38. Е. Макарова – И. Лиснянской
10 мая 1991
10 мая 1991Мамочка, это просто ужас. Каждый день звонила из Франкфурта – потом мне Лиза Руге[70] объяснила, что дозвониться до СССР – дохлый номер. Выставка вышла плохая, немецкий каталог красив, в нем нет даже моего имени, название мое, а автор – директор еврейского музея Хойбергер. Смешно? Что прекрасно – видела многих, главное – Эдит Крамер[71] из Нью-Йорка, она привезла с собой еще двоих людей из Швеции, которые заинтересованы взять выставку туда. Маня все время рисует, Эдит Крамер восхитилась ее рисунками на салфетках. Сейчас завтракаем – и на поезд в Швейцарию. Тут, в отеле, увидела четырех гэбешников[72], стало мне так жутко, скорее на поезд!
P. S. Папе – ботинки и носки, тебе – духи и сигареты.
39. Е. Макарова – И. Лиснянской
Май 1991
Дорогие мои мамочка и Семен Израилевич! Сегодня мы с Маней провели весь день с Рыбаковым и Таней[73], а потом за нами приехали Билл с Лисой, мы ходили в итальянский ресторан и есть мороженое. Мы плавали, обгорели, все было как-то чудесно, кроме одного – рассказов о Советском Союзе. Трудно в Раю слушать про Ад – тяжелая, какая-то мазутная информация на берегу синего Средиземноморья.

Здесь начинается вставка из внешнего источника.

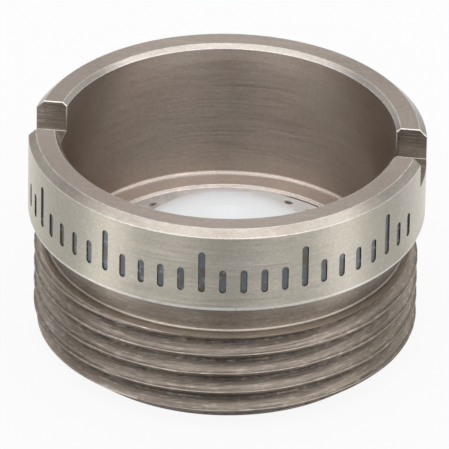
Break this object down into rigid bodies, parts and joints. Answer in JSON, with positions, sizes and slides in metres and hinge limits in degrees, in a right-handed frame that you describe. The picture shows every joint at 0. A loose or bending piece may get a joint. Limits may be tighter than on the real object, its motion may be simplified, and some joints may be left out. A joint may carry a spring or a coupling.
{
  "type": "mounted aspheric lens",
  "caption": "Strongly curved moulded glass asphere glued into a threaded stainless steel cell with a deep cup, spanner slots and a relief neck.",
  "frame": {"origin": "centre of the cell's lower annular face, on the optical axis", "axes": "+Z along the optical axis, from the threaded end to the open cup; +X through the spanner slots"},
  "size_m": [0.0092, 0.0092, 0.0054],
  "materials": {
    "stainless_steel": "turned, with fine circular tool marks and bright deburred edges",
    "lens_glass": "polished, anti-reflection coated",
    "cured_adhesive": "translucent cured resin, slightly mottled, with small voids"
  },
  "bodies": {
    "root": {"housing": "stainless_steel", "aspheric_lens": "lens_glass", "adhesive_ring": "cured_adhesive"}
  },
  "joints": []
}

Меня очень тронули ваши письма и точные замечания С. И. Несколько дней тому назад в душе вдруг осела какая-то приятная тишина, туман на рассвете, летом. Было много тяжелых дней (с Франкфурта пошло), огорчений (с выставкой везде лопнуло), я перенервничала на конференции, было много людей из Союза, они все приехали как посланцы еврейского народа, такие Лопахины из «Вишневого сада», разумно превращающие убитую культуру в поле для бизнеса. Их нельзя судить, конечно, замечательно все собрать и издать, но все это напоминает поле после битвы, над которым кружатся вороны с картины Верещагина. И вот, после всех моих острых реакций и переживаний на самом пике, я вдруг ощутила какое-то освобождение от груза, притихла, может, это все к лучшему, и я начну что-то писать в промежутке между делом.